CHALLENGE> Go through the listing and pick out each line with the word "Write" in it.

DATA SHOWN>
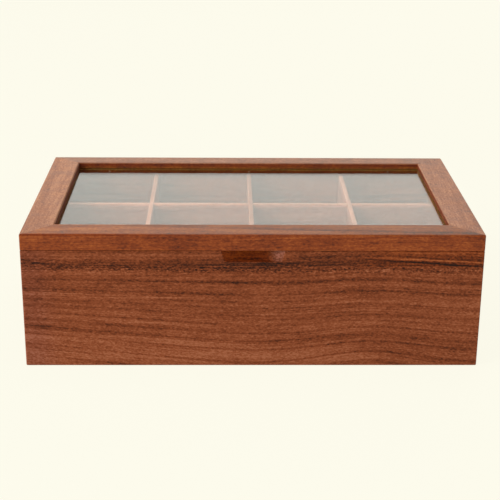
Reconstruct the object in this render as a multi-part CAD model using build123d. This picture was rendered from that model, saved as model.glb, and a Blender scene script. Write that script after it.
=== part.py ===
from build123d import *

import os
from math import atan2, cos, degrees, hypot, radians, sin, tan

# Tea bag organizer box: a mitred hardwood carcass, egg-crate dividers and a glazed lid on two butt hinges.
#
# Origin: the middle of the footprint, on the surface that the box stands on.
# Axes: +X to the right, +Y to the back, where the hinges are, and +Z up. The finger scoop faces -Y.
# Lengths are millimetres and angles are degrees.

# Carcass
length = 315.0
depth = 189.0
height = 97.0
wall = 10.5
base_thickness = 4.0
base_recess = 4.0
groove_depth = 5.0
groove_clearance = 0.05
base_end_gap = 0.5
corner_round = 1.0
foot_round = 0.9
seam_gap = 0.3
seam_round = 0.35

# Dividers
columns = 4
rows = 2
divider_thickness = 3.2
divider_drop = 0.8
long_divider_set_back = 5.5
divider_round = 0.5
dado_depth = 3.0
divider_clearance = 0.1

# Finger scoop in the front board
scoop_width_top = 44.0
scoop_width_bottom = 39.5
scoop_height = 7.8
scoop_depth = 6.2
scoop_arris = 0.6

# Lid frame, glass and glazing beads
lid_thickness = 11.4
rail_width = 21.5
back_rail_width = 17.5
lid_top_round = 0.8
sight_round = 0.6
glass_drop = 4.2
glass_thickness = 3.0
glass_edge_gap = 0.6
glass_arris = 0.4
rebate_width = 6.0
bead_side_gap = 0.1
bead_recess = 0.2
bead_round = 1.6

# Brads that pin the beads
brad_radius = 0.55
brad_length = 12.0
brad_point = 1.0
brad_head_radius = 0.85
brad_head_height = 0.5
brad_clearance = 0.02
long_side_brad_count = 3
short_side_brad_count = 2
brad_end_margin = 24.0

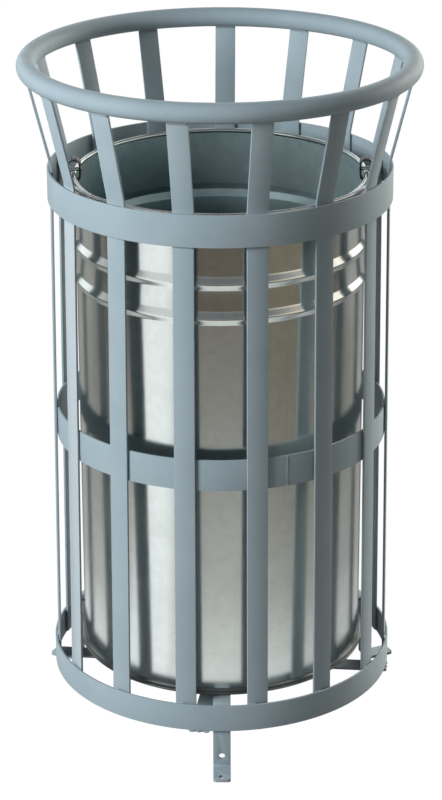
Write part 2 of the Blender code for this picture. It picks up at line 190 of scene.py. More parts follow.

OUTPUT FOR THIS TASK>
Reconstruct the object in this render as a multi-part CAD model using build123d. This picture was rendered from that model, saved as model.glb, and a Blender scene script. Write that script after it.
Write part 2 of the Blender code for this picture. It picks up at line 190 of scene.py. More parts follow.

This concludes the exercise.